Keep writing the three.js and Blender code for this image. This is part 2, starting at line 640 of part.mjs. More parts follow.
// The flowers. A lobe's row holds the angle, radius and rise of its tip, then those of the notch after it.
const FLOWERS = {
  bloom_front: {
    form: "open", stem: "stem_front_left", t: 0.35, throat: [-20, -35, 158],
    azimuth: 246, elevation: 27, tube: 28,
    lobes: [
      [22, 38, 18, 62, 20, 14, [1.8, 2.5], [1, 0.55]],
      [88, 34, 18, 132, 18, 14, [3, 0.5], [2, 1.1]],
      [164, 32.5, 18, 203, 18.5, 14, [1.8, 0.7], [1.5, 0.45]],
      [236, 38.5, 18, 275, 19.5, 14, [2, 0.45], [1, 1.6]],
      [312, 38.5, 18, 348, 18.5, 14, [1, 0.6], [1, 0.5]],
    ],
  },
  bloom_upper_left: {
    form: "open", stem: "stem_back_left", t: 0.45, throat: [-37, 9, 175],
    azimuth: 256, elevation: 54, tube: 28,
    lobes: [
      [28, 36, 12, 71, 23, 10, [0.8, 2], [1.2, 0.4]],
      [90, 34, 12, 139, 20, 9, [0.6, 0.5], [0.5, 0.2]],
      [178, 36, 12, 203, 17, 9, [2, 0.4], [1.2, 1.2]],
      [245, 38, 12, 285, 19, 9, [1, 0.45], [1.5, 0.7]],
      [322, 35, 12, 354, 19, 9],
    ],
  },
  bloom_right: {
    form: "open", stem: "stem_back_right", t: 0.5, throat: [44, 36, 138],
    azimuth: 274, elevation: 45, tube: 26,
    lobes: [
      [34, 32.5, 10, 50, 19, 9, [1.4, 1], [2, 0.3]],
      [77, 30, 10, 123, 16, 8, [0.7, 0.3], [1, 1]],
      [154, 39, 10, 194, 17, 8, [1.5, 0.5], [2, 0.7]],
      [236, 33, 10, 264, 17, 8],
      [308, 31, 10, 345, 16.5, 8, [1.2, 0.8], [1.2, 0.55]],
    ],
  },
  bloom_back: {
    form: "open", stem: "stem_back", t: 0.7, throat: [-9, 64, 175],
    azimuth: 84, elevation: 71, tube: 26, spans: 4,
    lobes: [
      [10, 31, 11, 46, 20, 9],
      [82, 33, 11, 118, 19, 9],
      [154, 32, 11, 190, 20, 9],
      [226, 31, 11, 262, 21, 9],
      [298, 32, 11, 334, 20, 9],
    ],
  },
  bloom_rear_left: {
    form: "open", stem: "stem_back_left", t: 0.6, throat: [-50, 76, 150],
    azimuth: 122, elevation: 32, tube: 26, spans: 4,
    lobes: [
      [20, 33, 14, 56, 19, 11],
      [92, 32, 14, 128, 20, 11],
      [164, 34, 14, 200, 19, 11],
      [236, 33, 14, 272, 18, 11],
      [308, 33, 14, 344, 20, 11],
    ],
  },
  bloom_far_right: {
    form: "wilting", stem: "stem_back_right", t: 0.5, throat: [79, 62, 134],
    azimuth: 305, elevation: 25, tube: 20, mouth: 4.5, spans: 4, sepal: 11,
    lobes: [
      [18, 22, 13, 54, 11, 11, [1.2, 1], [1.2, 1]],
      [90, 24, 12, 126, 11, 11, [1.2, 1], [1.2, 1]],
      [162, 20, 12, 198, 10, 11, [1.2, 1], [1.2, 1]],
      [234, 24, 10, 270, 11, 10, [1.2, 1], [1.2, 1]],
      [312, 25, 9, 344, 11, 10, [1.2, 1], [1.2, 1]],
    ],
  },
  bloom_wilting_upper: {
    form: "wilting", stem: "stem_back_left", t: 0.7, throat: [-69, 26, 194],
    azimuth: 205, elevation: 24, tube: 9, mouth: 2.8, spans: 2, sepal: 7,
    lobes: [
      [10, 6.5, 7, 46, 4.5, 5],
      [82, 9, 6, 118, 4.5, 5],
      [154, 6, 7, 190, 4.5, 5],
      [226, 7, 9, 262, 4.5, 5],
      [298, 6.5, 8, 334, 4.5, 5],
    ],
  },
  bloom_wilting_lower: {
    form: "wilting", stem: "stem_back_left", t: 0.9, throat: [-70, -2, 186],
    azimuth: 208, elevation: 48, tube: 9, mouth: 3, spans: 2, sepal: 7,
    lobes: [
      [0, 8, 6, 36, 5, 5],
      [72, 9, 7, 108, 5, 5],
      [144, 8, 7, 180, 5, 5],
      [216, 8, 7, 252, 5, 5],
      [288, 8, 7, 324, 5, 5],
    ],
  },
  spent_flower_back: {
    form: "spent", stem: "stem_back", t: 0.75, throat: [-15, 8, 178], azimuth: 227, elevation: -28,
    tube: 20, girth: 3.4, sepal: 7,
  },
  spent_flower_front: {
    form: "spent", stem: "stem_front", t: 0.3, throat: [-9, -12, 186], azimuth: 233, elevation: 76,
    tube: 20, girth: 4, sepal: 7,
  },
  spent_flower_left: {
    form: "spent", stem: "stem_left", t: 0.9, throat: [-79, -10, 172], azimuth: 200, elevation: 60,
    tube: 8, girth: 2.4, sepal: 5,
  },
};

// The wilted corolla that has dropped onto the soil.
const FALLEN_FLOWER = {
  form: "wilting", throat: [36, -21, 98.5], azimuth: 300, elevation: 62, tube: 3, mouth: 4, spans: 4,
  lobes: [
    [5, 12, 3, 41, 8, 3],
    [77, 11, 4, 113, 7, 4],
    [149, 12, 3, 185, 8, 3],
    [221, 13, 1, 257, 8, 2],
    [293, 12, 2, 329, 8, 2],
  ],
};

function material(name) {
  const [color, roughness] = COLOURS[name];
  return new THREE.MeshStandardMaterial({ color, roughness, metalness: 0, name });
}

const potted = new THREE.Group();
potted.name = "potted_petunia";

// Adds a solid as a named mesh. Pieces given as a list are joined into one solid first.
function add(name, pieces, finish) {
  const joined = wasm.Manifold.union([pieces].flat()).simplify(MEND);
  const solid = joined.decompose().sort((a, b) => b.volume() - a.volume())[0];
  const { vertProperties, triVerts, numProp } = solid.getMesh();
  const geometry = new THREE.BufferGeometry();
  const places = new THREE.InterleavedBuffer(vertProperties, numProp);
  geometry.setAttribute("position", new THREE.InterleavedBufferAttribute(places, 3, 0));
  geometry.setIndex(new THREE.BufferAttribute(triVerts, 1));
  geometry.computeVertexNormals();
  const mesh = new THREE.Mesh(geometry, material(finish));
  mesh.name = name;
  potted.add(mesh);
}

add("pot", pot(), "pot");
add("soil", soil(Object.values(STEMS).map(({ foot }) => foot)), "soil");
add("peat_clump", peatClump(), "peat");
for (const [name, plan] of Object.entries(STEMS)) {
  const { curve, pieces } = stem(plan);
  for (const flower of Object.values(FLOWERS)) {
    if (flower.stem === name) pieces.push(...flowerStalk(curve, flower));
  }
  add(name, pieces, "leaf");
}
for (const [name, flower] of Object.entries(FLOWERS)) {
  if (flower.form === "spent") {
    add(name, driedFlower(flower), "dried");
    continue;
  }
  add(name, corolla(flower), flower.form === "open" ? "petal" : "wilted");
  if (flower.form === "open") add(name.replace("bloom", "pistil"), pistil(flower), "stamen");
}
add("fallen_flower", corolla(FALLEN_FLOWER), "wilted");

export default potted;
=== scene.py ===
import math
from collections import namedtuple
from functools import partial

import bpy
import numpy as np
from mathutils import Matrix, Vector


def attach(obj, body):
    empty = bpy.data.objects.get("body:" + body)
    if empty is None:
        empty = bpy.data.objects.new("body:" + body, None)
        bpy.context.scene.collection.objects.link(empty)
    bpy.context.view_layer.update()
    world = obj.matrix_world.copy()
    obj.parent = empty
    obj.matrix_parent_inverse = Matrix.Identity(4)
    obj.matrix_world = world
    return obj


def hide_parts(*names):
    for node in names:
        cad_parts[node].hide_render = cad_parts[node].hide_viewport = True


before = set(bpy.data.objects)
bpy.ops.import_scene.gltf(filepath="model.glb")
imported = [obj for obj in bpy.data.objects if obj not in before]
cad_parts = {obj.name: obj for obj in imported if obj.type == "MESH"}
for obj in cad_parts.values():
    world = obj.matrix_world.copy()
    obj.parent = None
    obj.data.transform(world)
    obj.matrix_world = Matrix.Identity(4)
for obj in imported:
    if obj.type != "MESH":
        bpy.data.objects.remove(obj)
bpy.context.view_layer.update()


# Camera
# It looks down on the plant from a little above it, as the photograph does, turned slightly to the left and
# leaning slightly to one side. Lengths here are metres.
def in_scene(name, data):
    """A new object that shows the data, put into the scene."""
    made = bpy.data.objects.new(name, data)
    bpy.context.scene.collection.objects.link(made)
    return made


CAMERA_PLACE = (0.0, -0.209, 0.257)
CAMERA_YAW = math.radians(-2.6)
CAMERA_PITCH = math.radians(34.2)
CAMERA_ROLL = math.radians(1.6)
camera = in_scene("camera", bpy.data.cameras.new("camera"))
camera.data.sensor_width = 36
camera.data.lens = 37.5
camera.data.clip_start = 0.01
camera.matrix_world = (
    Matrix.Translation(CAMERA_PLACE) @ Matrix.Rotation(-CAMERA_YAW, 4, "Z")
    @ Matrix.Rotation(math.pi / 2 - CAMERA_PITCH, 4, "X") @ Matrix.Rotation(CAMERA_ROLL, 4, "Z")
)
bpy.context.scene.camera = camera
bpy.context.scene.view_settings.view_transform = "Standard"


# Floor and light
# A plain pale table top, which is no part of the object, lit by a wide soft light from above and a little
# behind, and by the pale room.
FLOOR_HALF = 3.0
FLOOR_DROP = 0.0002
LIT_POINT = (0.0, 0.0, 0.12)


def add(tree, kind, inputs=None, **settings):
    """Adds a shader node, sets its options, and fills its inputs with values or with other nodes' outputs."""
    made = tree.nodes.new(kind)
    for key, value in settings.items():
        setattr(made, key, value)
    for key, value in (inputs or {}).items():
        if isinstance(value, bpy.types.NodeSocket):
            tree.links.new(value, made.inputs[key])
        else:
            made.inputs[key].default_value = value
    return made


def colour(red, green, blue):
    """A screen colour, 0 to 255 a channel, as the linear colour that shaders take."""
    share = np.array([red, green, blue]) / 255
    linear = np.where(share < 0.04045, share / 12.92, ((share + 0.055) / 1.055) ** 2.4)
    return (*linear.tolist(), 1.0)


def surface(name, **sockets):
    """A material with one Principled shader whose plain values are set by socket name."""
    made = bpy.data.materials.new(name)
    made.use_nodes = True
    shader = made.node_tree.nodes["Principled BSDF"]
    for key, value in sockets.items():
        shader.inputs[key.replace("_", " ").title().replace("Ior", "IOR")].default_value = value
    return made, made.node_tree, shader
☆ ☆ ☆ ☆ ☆
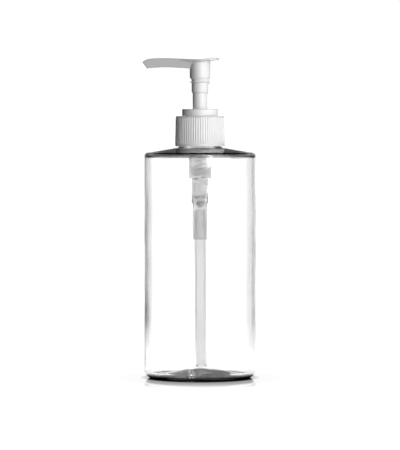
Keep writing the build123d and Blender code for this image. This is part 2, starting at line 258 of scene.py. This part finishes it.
☆ ☆ ☆ ☆ ☆
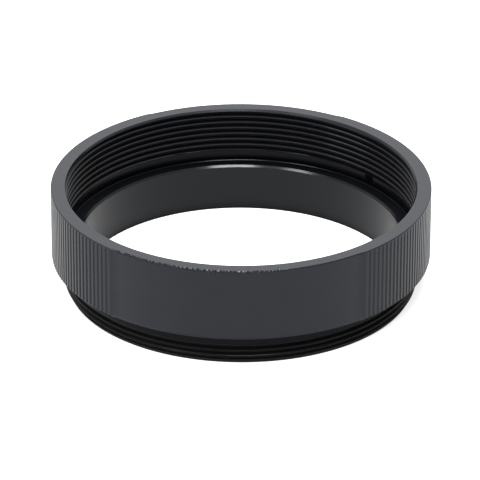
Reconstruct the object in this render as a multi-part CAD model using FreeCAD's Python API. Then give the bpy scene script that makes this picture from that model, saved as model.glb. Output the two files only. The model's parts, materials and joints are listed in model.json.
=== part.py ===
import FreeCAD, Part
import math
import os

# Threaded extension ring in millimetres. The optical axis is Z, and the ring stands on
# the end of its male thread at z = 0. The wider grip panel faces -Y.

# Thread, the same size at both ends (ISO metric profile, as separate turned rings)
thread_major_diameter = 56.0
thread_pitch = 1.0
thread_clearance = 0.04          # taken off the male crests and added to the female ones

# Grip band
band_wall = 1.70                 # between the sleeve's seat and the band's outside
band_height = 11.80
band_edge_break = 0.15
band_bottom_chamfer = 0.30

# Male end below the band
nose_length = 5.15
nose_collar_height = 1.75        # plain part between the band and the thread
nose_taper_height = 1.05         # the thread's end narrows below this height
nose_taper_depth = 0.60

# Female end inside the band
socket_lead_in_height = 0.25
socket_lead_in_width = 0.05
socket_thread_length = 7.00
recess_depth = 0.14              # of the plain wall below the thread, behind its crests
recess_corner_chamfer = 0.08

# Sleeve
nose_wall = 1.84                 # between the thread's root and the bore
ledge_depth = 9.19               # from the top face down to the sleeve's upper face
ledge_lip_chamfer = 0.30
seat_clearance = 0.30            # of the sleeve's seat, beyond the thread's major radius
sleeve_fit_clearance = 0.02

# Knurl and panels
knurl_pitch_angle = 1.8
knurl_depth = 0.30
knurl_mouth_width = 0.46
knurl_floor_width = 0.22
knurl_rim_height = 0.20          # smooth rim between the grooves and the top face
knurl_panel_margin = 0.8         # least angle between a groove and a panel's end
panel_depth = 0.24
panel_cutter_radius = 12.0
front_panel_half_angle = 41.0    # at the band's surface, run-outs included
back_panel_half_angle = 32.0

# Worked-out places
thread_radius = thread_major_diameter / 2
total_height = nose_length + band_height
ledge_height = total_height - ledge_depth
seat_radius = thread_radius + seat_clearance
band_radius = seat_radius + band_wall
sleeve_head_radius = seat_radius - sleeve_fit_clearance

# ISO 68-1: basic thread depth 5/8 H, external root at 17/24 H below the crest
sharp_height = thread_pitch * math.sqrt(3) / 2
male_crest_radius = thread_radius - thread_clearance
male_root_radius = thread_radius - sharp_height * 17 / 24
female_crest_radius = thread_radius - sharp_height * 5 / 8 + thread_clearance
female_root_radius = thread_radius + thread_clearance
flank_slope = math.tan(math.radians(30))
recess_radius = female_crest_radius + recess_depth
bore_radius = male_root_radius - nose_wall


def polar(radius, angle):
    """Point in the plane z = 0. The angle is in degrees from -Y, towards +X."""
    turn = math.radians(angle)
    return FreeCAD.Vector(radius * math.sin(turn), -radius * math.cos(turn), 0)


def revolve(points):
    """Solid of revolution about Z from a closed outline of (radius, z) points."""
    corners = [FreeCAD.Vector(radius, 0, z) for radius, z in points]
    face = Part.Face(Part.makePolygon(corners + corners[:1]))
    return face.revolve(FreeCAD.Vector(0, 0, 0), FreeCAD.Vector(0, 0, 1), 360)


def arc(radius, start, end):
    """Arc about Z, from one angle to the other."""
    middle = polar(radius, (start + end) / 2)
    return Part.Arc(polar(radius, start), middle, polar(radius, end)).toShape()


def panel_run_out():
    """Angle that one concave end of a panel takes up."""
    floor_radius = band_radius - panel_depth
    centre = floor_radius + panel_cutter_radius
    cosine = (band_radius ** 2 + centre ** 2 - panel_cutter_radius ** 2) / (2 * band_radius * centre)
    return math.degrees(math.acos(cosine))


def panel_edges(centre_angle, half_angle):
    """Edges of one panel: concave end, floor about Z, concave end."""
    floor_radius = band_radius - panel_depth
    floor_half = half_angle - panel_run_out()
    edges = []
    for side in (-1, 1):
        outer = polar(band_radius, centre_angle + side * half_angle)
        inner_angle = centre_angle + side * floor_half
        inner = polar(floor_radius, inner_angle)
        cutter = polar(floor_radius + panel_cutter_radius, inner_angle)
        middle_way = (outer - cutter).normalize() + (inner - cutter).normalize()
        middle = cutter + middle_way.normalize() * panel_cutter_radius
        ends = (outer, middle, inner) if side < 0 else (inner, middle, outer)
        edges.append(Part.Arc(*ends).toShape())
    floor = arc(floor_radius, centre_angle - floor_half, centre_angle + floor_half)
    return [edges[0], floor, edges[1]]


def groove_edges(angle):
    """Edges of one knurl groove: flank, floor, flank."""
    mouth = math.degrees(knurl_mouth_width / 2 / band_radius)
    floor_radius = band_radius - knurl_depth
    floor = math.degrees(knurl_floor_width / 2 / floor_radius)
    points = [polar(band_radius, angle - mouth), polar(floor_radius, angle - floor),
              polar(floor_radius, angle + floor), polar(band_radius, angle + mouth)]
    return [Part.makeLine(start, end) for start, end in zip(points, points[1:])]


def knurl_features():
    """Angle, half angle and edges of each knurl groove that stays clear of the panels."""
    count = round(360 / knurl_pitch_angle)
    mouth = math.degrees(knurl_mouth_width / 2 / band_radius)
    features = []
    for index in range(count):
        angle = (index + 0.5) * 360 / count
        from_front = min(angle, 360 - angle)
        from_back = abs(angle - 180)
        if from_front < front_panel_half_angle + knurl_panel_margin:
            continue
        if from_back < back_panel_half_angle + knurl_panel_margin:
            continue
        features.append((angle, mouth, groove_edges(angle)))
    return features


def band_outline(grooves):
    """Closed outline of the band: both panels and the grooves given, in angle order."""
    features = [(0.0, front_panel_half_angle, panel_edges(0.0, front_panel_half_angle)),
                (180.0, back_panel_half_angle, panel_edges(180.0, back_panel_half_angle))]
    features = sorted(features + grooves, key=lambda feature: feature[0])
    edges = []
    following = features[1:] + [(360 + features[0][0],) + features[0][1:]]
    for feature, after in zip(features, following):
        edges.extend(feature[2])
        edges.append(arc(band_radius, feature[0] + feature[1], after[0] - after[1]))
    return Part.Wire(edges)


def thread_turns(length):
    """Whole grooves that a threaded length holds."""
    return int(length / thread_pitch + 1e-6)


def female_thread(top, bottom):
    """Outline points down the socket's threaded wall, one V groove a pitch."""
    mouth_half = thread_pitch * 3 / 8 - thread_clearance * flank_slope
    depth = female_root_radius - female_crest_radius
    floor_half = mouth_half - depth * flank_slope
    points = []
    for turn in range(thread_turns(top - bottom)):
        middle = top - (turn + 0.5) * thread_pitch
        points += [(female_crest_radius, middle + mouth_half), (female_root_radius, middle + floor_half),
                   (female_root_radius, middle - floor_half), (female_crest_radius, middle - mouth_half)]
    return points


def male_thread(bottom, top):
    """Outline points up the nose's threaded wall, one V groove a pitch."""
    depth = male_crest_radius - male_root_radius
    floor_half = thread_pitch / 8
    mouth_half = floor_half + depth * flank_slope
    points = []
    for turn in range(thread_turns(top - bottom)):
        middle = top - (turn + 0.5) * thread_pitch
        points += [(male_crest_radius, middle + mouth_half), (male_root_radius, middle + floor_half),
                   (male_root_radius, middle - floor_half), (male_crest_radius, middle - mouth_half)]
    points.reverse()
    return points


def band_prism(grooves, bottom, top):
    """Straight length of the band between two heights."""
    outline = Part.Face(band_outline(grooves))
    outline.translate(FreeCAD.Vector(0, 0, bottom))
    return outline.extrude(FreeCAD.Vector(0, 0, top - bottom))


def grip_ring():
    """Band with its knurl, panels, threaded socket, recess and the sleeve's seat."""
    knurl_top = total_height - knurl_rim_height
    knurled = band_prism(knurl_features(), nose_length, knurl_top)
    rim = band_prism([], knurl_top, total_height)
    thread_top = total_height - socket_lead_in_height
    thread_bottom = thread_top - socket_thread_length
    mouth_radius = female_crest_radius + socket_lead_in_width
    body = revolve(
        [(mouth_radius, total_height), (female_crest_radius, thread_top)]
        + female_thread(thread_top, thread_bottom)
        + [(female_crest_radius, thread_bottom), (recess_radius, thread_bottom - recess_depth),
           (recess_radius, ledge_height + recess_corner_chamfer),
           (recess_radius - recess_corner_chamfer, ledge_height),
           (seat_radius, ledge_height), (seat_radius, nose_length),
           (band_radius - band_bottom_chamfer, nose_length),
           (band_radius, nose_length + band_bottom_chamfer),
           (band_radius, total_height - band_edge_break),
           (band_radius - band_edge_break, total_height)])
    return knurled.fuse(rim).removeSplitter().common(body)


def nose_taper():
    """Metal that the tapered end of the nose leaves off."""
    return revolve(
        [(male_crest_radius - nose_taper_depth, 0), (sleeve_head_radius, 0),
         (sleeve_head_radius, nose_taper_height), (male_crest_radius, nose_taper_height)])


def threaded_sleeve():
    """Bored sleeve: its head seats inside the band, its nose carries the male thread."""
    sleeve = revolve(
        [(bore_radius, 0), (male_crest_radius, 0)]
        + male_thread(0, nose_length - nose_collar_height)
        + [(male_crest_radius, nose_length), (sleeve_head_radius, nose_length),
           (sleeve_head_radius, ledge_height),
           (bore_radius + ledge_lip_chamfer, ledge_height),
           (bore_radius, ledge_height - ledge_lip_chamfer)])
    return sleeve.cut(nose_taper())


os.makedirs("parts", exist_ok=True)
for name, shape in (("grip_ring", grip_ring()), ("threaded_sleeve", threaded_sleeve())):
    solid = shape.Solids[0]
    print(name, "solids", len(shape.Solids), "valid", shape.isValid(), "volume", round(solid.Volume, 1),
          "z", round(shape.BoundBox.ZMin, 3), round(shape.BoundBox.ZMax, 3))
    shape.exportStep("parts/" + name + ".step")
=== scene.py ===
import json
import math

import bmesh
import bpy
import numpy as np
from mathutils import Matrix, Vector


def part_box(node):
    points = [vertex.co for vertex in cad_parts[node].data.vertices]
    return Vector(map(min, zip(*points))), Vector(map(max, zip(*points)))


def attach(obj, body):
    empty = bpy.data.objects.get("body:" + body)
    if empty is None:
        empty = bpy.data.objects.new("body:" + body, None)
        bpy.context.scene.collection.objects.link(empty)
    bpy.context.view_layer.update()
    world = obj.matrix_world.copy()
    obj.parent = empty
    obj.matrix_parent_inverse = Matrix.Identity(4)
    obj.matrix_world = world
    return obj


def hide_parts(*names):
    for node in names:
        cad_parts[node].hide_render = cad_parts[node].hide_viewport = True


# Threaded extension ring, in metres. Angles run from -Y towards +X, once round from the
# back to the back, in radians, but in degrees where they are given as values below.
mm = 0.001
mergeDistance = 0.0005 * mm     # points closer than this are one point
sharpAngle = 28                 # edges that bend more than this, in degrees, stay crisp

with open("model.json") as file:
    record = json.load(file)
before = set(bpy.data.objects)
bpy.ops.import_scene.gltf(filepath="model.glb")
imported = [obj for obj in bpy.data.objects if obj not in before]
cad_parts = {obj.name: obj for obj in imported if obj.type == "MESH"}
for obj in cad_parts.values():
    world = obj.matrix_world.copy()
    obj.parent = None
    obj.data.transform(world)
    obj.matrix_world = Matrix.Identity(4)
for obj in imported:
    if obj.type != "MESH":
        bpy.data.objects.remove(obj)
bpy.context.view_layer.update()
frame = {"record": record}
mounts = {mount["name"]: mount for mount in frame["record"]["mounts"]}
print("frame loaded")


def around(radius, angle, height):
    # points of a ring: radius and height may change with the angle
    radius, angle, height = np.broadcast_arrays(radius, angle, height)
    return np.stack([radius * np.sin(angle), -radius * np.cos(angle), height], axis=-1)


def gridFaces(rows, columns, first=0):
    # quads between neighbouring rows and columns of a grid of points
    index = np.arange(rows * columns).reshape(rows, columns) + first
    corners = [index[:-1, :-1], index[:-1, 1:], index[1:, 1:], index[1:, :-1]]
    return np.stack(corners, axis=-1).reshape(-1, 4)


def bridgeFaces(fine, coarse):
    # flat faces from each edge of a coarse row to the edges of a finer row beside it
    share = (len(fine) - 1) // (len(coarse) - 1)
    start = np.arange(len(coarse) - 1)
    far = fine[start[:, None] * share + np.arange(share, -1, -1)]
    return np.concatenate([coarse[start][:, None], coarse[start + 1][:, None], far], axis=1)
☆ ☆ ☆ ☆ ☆
§ Task prompt
Your task is to gather all lines from the entries above that hold the word "True".

§ Complete output
        cad_parts[node].hide_render = cad_parts[node].hide_viewport = True
    made.use_nodes = True
os.makedirs("parts", exist_ok=True)
        cad_parts[node].hide_render = cad_parts[node].hide_viewport = True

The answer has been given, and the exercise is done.